In the following, we explain our rationale for the development of a new open-source tagger written in a modern, object-oriented programming language. The rationale in Section 2.1 is followed by the specifications of the tagger in Section 2.2. In Section 2.3, we list the linguistic features it tags and counts and explain how they are operationalised in Section 2.4. In Section 2.5, we explain the tagger’s usage and outputs and then report on a detailed evaluation of the tagger’s output, before discussing its strengths and limitations and concluding with an outlook on future possible uses and developments.
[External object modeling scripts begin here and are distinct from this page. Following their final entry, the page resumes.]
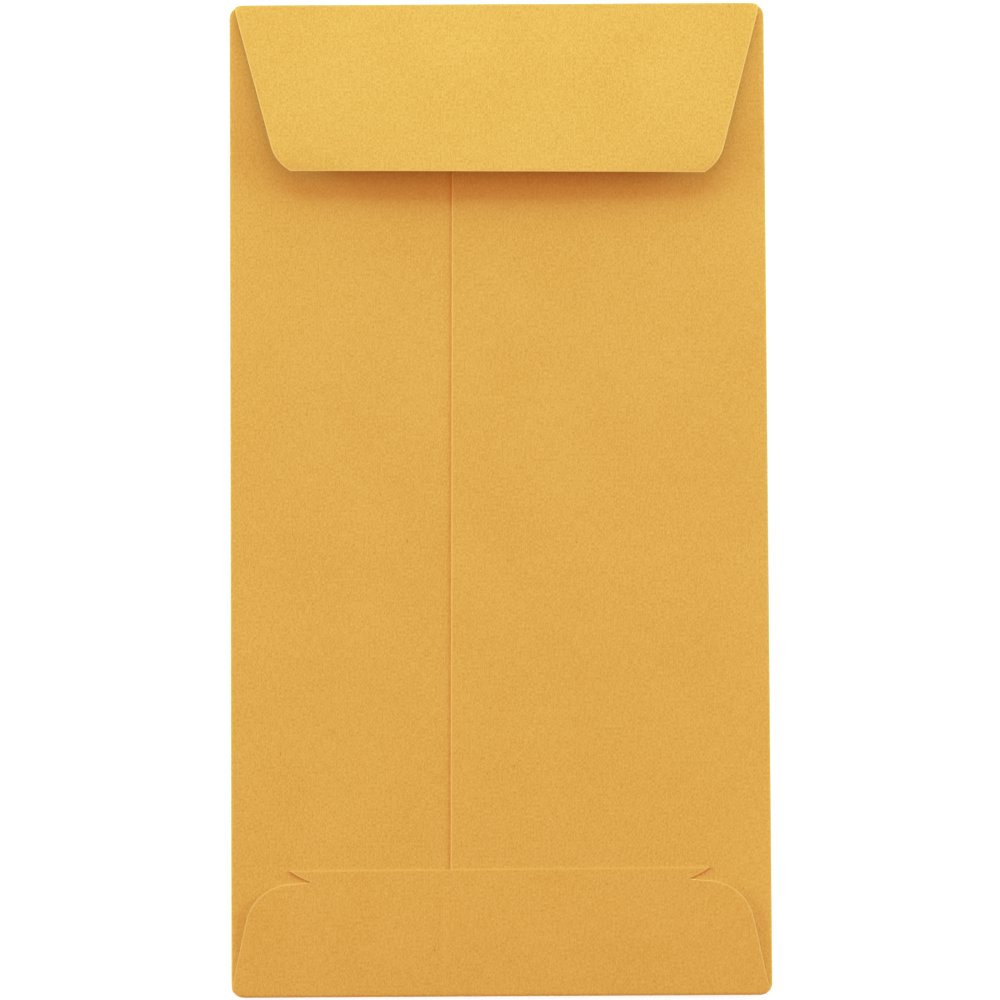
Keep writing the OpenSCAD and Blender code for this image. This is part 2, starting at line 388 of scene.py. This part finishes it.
def buildBlank():
    # The die-cut sheet, flat, outer side down: a closed solid as thick as the paper
    blank = flatBlank()
    rows = bottomRows() + bodyRows() + sealRows()
    lines = addCentre(blank, rows)
    addSideFlap(blank, rows, lines, 1, sideFlaps["seamX"])
    addSideFlap(blank, rows, lines, -1, -sideFlaps["leftEndX"])

    # Two skins and the cut edges between them
    total = len(blank.places)
    middle = sheet["length"] / 2
    depth = sheet["edgePress"] * mm
    verts = [(x * mm, (v - middle) * mm, depth * press)
             for (x, v), press in zip(blank.places, blank.pressed)]
    verts += [(x * mm, (v - middle) * mm, thickness * mm) for x, v in blank.places]
    border = {}
    for face in blank.faces:
        for a, b in zip(face, face[1:] + face[:1]):
            if (b, a) in border:
                del border[(b, a)]
            else:
                border[(a, b)] = True
    solid = [tuple(total + i for i in face) for face in blank.faces]
    solid += [face[::-1] for face in blank.faces]
    solid += [(total + b, total + a, a, b) for a, b in border]

    mesh = bpy.data.meshes.new("foldedSheet")
    mesh.from_pydata(verts, [], solid)
    mesh.update()
    for name, values in (("across", blank.across), ("cutEdge", blank.cutEdge)):
        layer = mesh.attributes.new(name, "FLOAT", "POINT")
        layer.data.foreach_set("value", values + values)
    sharp = set()
    for a, b in border:
        sharp.update(((min(a, b), max(a, b)), (total + min(a, b), total + max(a, b))))
    for edge in mesh.edges:
        edge.use_edge_sharp = tuple(sorted(edge.vertices)) in sharp
    holder = bpy.data.objects.new("foldedSheet", mesh)
    bpy.context.scene.collection.objects.link(holder)
    print("blank:", total, "points a skin,", len(solid), "faces")
    return holder


def makeNode(tree, kind, inputs):
    node = tree.nodes.new(kind)
    for name, value in inputs.items():
        node.inputs[name].default_value = value
    return node


class nodeValue:
    # A value in a node tree, so that the folding rules read as formulas
    def __init__(self, tree, socket):
        self.tree = tree
        self.socket = socket

    def make(self, operation, *others, clamp=False):
        node = self.tree.nodes.new("ShaderNodeMath")
        node.operation = operation
        node.use_clamp = clamp
        for socket, value in zip(node.inputs, (self,) + others):
            if isinstance(value, nodeValue):
                self.tree.links.new(value.socket, socket)
            else:
                socket.default_value = value
        return nodeValue(self.tree, node.outputs[0])

    def __add__(self, other):
        return self.make("ADD", other)

    def __sub__(self, other):
        return self.make("SUBTRACT", other)

    def __mul__(self, other):
        return self.make("MULTIPLY", other)

    def __truediv__(self, other):
        return self.make("DIVIDE", other)

    def __abs__(self):
        return self.make("ABSOLUTE")

    def sine(self):
        return self.make("SINE")

    def cosine(self):
        return self.make("COSINE")

    def power(self, other):
        return self.make("POWER", other)

    def above(self, other):    # 1 where it is more than the other, else 0
        return self.make("GREATER_THAN", other)

    def atLeast(self, other):
        return self.make("MAXIMUM", other)

    def atMost(self, other):
        return self.make("MINIMUM", other)

    def clamped(self):    # kept between 0 and 1
        return self.make("MULTIPLY", 1.0, clamp=True)

    def flipped(self, whole=1):    # whole minus this value
        return self.make("MULTIPLY_ADD", -1.0, whole)

    def ease(self):    # smooth rise from 0 to 1
        return (self.clamped() * math.pi).cosine().flipped() * 0.5

    def swell(self):    # rise from 0 to 1 that is steepest at its start
        part = self.clamped()
        return part * part.flipped(2.0)


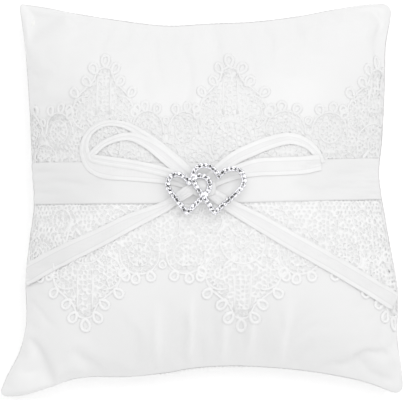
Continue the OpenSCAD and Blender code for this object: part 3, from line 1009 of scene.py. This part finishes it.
def build_knot():
    low, high = box_mm("bow_knot")
    centre = (low + high) / 2
    half = (high - low) / 2 * np.array([1.35, 2.7, 1.0])
    columns, rows = 40, 48
    a = np.linspace(-1, 1, columns)[:, None]
    b = np.linspace(0, TURN, rows, endpoint=False)[None, :]
    swell = (1 - np.clip(abs(a), 0, 1) ** 3.2) ** 0.4 * 0.93 + 0.07
    crease = 1 + 0.035 * np.cos(b * 9 + a * 1.6) + 0.02 * np.cos(b * 17 - a * 3)
    x = centre[0] + half[0] * a + 0 * b
    y = centre[1] + half[1] * swell * crease * np.cos(b)
    z = centre[2] + half[2] * swell * crease * np.sin(b)
    points = np.stack([x, y, z], axis=-1).reshape(-1, 3)
    mesh_piece("bow_knot", points, tube_faces(columns, rows), SHEER, across=np.ones(len(points)))


build_knot()


# ---- heart buckle

# One half of the heart, one unit wide, from the notch round to the tip
HALF_HEART = [(0, 0.7), (0.035, 0.75), (0.085, 0.8), (0.16, 0.852), (0.26, 0.88), (0.36, 0.865),
              (0.445, 0.805), (0.49, 0.72), (0.497, 0.63), (0.455, 0.52), (0.36, 0.395), (0.24, 0.26),
              (0.12, 0.13), (0, 0)]
HEART_MIDDLE = 0.44


def even_cups(count, width, centre, lean):
    """Evenly spaced places along a heart, as the CAD's cups."""
    outline = HALF_HEART + [(-x, y) for x, y in HALF_HEART[-2::-1]]
    line = spline(outline, np.linspace(0, 1, 521)) - (0, HEART_MIDDLE)
    run = run_along(line)
    places = at_run(np.arange(count) / count * run[-1], run, line)
    return turn(places * width, math.radians(lean)) + centre


def lathe(profile, places, sides):
    """Round pieces from one (radius, z) profile at several places."""
    points, faces = [], []
    t = np.linspace(0, TURN, sides, endpoint=False)
    for place in places:
        faces += tube_faces(len(profile), sides, len(points))
        for radius, z in profile:
            points += [(place[0] + radius * math.cos(a), place[1] + radius * math.sin(a), place[2] + z)
                       for a in t]
    return points, faces


CUP_D = 2.8
STONE_D = 2.0
CLAW_R = 0.27
CLAW_OUT = 0.98


def heart_frame(side, cups):
    """The metal setting: cups, and claws between them."""
    low, high = box_mm(f"heart_frame_{side}")
    tall = high[2] - low[2]
    sides = 16
    profile = [(CUP_D * 0.44, 0), (CUP_D * 0.5, 0.2), (CUP_D * 0.5, tall), (CUP_D * 0.455, tall + 0.14),
               (CUP_D * 0.41, tall - 0.1)]
    points, faces = lathe(profile, [(*p, low[2]) for p in cups], sides)
    # Unused, but the draws after it keep their order
    rng.uniform(0, 1, len(cups))
    # Random tones by pairs of sectors on each cup and one per claw, caps bright: painted reflections and
    # glints
    painted_reflection_tones = []
    for _cup in cups:
        sectors = np.repeat(rng.uniform(0, 1, sides // 2), 2)
        painted_reflection_tones += np.tile(sectors, len(profile) - 1).tolist() + [1.0, 1.0]
    following = np.roll(cups, -1, axis=0)
    outward = -leftward(unit(following - cups))
    between = (cups + following) / 2
    claws = np.concatenate([between + outward * CLAW_OUT, between - outward * CLAW_OUT])
    claw = [(CLAW_R, 0), (CLAW_R, 0.75), (CLAW_R * 0.8, 0.95), (CLAW_R * 0.35, 1.05)]
    claw_points, claw_faces = lathe(claw, [(*p, high[2] - 0.35) for p in claws], 8)
    faces += [[i + len(points) for i in face] for face in claw_faces]
    painted_reflection_tones += np.repeat(rng.uniform(0.1, 1, len(claws)), len(claw_faces) // len(claws)).tolist()
    mesh_piece(f"heart_frame_{side}", points + claw_points, faces, SILVER, across=painted_reflection_tones, faceted=True)


# The share of stones with a painted dark reflection over the facets on one side
PAINTED_DARK_STONES = 0.8
# A stone's outline: radius and height at four levels, and how far each level is turned, in facets
STONE_LEVELS = ((0.7, -0.3, 0), (1.0, 0.12, 0), (0.84, 0.55, 0.5), (0.46, 0.88, 0))
FACETS = 8


def heart_stones(side, cups):
    top = box_mm(f"heart_frame_{side}")[1][2]
    points, faces, painted_reflection_tones = [], [], []
    for x, y in cups:
        twist = rng.uniform(0, math.pi / 4)
        levels = len(points) + np.arange(len(STONE_LEVELS) * FACETS).reshape(-1, FACETS)
        for share, z, shift in STONE_LEVELS:
            for k in range(FACETS):
                a = twist + TURN * (k + shift) / FACETS
                r = share * STONE_D / 2
                points.append((x + r * math.cos(a), y + r * math.sin(a), top + z))
        for (a, c, e, g), (b, d, f, h) in zip(levels.T, np.roll(levels, -1, axis=1).T):
            faces += [(a, b, d, c), (c, d, e), (d, f, e), (e, h, g), (e, f, h)]
        faces += [levels[-1], levels[0][::-1]]
        # Some stones get a painted dark reflection over a wedge of facets; the rest get random painted glints
        dull = rng.uniform(0, 1) < PAINTED_DARK_STONES
        first, wide = rng.integers(FACETS), rng.integers(2, 4)
        for k in range(FACETS):
            in_painted_dark_wedge = dull and (k - first) % FACETS < wide
            painted_reflection_tones += (rng.uniform(0, 0.24, 5) if in_painted_dark_wedge else rng.uniform(0.1, 1, 5)).tolist()
        painted_reflection_tones += [rng.uniform(0, 1), 1.0]
    mesh_piece(f"heart_stones_{side}", points, faces, STONE, across=painted_reflection_tones, faceted=True)


left_cups = even_cups(30, 21.6, (-6.4, 2.5), -3.5)
right_cups = even_cups(36, 26.2, (8.3, 4.5), -6.5)
crossing = np.linalg.norm(left_cups[:, None] - right_cups[None], axis=2).min(axis=1)
heart_frame("right", right_cups)
heart_stones("right", right_cups)
heart_frame("left", left_cups)
# The left heart's cups have no stones where the right heart crosses them
heart_stones("left", left_cups[crossing > CUP_D / 2 + STONE_D / 2 + 0.15])


# ---- stitches and filling

def stitch_row(name, starts, ends, radius):
    """Short rounded stitches between pairs of points."""
    points, faces = [], []
    sides, rings = 6, 5
    for start, end in zip(starts, ends):
        start, end = np.asarray(start, float), np.asarray(end, float)
        along = unit(end - start)
        across = unit(np.cross(along, (0.1, 0.2, 1.0)))
        third = np.cross(along, across)
        faces += tube_faces(rings, sides, len(points))
        for t in np.linspace(0, 1, rings):
            r = radius * (0.35 + 0.65 * math.sin(math.pi * t))
            for a in np.linspace(0, TURN, sides, endpoint=False):
                points.append(start + (end - start) * t + r * (across * math.cos(a) + third * math.sin(a)))
    mesh_piece(name, points, faces, THREAD)


def build_seam_thread():
    line = outer_ring(front_grid)
    closed = np.concatenate([line, line[:1]])
    run = run_along(closed)
    pitch = 2.6
    at = np.arange(0, run[-1] - pitch, pitch)

    def sunk(s):
        points = at_run(s, run, closed)
        points[:, :2] -= at_run(s, run, unit(closed[:, :2])) * 0.12
        return points

    stitch_row("edge_seam_thread", sunk(at), sunk(at + pitch * 0.72), 0.2)


def build_closing_stitches():
    u = np.linspace(-0.2, 0.2, 22)
    x, y = plan(u, -np.ones_like(u))
    starts = np.stack([x, y - 0.35, np.full_like(x, SEAM_Z - 0.7)], axis=1)
    stitch_row("closing_stitches", starts, starts + (0.8, 0, 1.4), 0.24)


def build_tack_thread():
    low, high = box_mm("bow_tack_thread")
    x = np.linspace(low[0], high[0], 4)
    y = (low[1] + high[1]) / 2
    starts = [(a, y - 1.6, low[2] + 0.1) for a in x]
    ends = [(a + 0.5, y + 1.6, high[2] + 0.3) for a in x]
    stitch_row("bow_tack_thread", starts, ends, 0.25)


def build_filling():
    """Loose fibre inside the covers, a little inside them all over."""
    centre = np.array([0, 0, SEAM_Z])
    step = np.arange(GRID)
    lumps = 0.35 * np.sin(step[:, None] * 0.9) * np.sin(step[None, :] * 1.1)
    front, back = [centre + (grid - centre) * (0.965, 0.965, 0.93) for grid in (front_grid, back_grid)]
    front[1:-1, 1:-1, 2] += lumps[1:-1, 1:-1] - 0.4
    back[1:-1, 1:-1, 2] += 0.4
    points, faces, _index = closed_cushion(front, back)
    mesh_piece("fiber_filling", points, faces, FIBER)


build_seam_thread()
build_closing_stitches()
build_tack_thread()
build_filling()


# ---- floor, light, camera

def build_stage():
    mesh = bpy.data.meshes.new("floor")
    mesh.from_pydata([(-3, -3, 0), (3, -3, 0), (3, 3, 0), (-3, 3, 0)], [], [(0, 1, 2, 3)])
    floor = add_object("floor", mesh)
    floor.location.z = -0.0003
    mesh.materials.append(new_material("floor", Base_Color=(0.93, 0.93, 0.93, 1), Roughness=0.9,
                                       Emission_Color=(1, 1, 1, 1), Emission_Strength=0.16)[0])


def build_lights():
    """A pale studio all round, and one soft lamp over the front."""
    world = bpy.data.worlds.new("studio")
    world.use_nodes = True
    set_sockets(world.node_tree.nodes["Background"], Color=(1, 1, 1, 1), Strength=0.78)
    scene.world = world
    light = bpy.data.lights.new("key", "AREA")
    light.size = 0.8
    light.energy = 4.1
    lamp = add_object("key", light)
    lamp.location = (0.15, 0.235, 1.05)
    lamp.rotation_euler = (-lamp.location).to_track_quat("-Z", "Y").to_euler()


def build_camera():
    """Nearly straight down on the decorated face, from far enough to see it without much perspective."""
    sensor = 36.0
    view_width = 0.2127
    distance = 1.5
    elevation = math.radians(89)
    target = Vector((0.0016, 0.0, SEAM_Z * MM))
    camera = bpy.data.cameras.new("camera")
    camera.lens = sensor * distance / view_width
    camera.sensor_width = sensor
    camera.clip_start = 0.01
    holder = add_object("camera", camera)
    away = Vector((0, -math.cos(elevation), math.sin(elevation)))
    holder.location = target + away * distance
    holder.rotation_euler = (-away).to_track_quat("-Z", "Y").to_euler()
    scene.camera = holder


build_stage()
build_lights()
build_camera()
scene.view_settings.view_transform = "Standard"
# Several layers of sheer ribbon lie over white cloth, so light has to pass and bounce more than usual
scene.cycles.transparent_max_bounces = 32
scene.cycles.diffuse_bounces = 8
2.1. Rationale for a new multi-feature tagger of English

Several factors motivated the development of the MFTE. They are best summarised as concerns about the reproducibility, transparency, and accessibility of the corpus tools currently most frequently used in multivariable analyses of English. It should be mentioned that these same reasons had originally motivated the development of the MFTE Perl, an earlier but considerably less powerful version of the MFTE.⁴ Its documentation (Le Foll 2021) outlined the methodological decisions involved in the selection of its features, details of their operationalisations, and the rationale behind the use of different normalisation units for the feature frequencies. However, no research article about the MFTE Perl was submitted as it quickly became apparent that an entirely reworked version of it, ported to Python and considerably extended, would fulfil better the three-fold objectives of reproducibility, transparency, and accessibility. It is this new Python version that we present and evaluate in the present paper.

2.1.1. Reproducibility

Using proprietary software for research constitutes a barrier to reproducibility as only a limited number of researchers (i.e., those who have personal contacts with the developer(s) or the (institutional) means to pay for a licence) can attempt to reproduce the results of published studies. In theory, publishing detailed information about the inner workings of a piece of software is an alternative to making software accessible to all for free and/or publishing its source code. This is essentially what was done in what remains the most cited MD analysis study to date, namely Biber (1988: Appendix II), which includes detailed descriptions of the algorithms of the tagger now widely known as the ‘Biber tagger’ (Gray 2019). It was used to identify the features entered in Biber’s (1988) seminal MD analysis. As a result, even though the Biber tagger is not available to the wider research community, it is possible to reconstruct it based on this list of algorithms. There is no doubt, however, that such a ‘reconstruction’ is a time-consuming process that requires advanced programming skills, which not all corpus linguists possess.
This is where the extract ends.